Mais la municipalité a vu cela d’un autre oeil, il y a eu des poursuites, un procès. L’artiste a finalement gagné le droit de faire ce que bon lui semble dans une partie de la maison ... l’autre devant être démolie pour des raisons de sécurité. Ce qui le réjouit, c'est l'intelligence du juge qui a reconnu que la maison pouvait être considérée comme une oeuvre d'art.
Mais Serge Lemoyne ne voulait pas bêtement démolir: il a plutôt entrepris de découper la maison, à la scie et à la hache, travaux qui ont fait l’objet de plusieurs reportages dans les médias, en 1991. Nombre d’angles, de couleurs, d’agencements de matériaux qu'il a photographiés dans la maison l’inspirent encore très souvent lorsqu’il peint des toiles. Par ailleurs, il continue d'effectuer régulièrement des interventions dans la partie de la maison restée en place à Acton Vale, et il a récupéré les matériaux de la partie enlevée, planches, portes, cadres de fenêtres, balustrades, pour les intégrer à des sculptures, comme celle qu'il a construites à Espace Virtuel. Il limite son intervention au minimum: il les agence à la verticale sur une base de métal, puis il applique un peu de couleur, quelques patins, c’est tout. Source d’inspiration inépuisable, la maison natale de Serge Lemoyne connaît ainsi une nouvelle vocation. Tout comme celle d’Arthur Villeneuve, à qui on le compare parfois, bien que sa démarche soit fort différente de celle du peintre chicoutimien.

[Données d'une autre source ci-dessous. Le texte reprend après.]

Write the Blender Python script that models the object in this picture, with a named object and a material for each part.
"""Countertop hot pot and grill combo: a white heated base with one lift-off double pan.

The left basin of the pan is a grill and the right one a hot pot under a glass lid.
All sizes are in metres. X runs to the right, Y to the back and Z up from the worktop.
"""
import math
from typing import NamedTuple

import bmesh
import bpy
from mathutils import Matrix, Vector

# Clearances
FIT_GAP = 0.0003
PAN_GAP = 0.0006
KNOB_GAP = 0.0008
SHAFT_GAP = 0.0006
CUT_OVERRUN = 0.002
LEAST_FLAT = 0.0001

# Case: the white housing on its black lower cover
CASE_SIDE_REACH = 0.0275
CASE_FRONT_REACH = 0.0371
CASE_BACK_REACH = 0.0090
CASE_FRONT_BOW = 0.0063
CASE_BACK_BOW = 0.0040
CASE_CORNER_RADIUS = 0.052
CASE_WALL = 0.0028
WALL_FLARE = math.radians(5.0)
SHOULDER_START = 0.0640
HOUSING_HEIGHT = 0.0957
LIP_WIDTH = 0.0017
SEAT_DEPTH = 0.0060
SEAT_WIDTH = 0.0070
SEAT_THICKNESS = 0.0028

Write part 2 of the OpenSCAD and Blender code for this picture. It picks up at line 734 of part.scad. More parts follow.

Toiles et oeuvres de Serge Lemoyne se retrouvent donc dans les grands musées du Québec, dont certains ont déjà présenté des expositions rétrospectives, il a participé à quelques reprises aux Cent jours d’Art contemporain à Montréal, et cette année, il a exposé dans plusieurs régions du Québec. Le travail réalisé à Espace Virtuel, intitulé «Lemoyne en direct et en différé», marque selon lui le début d’une nouvelle période créatrice, ce qui lui donne énergie et enthousiasme.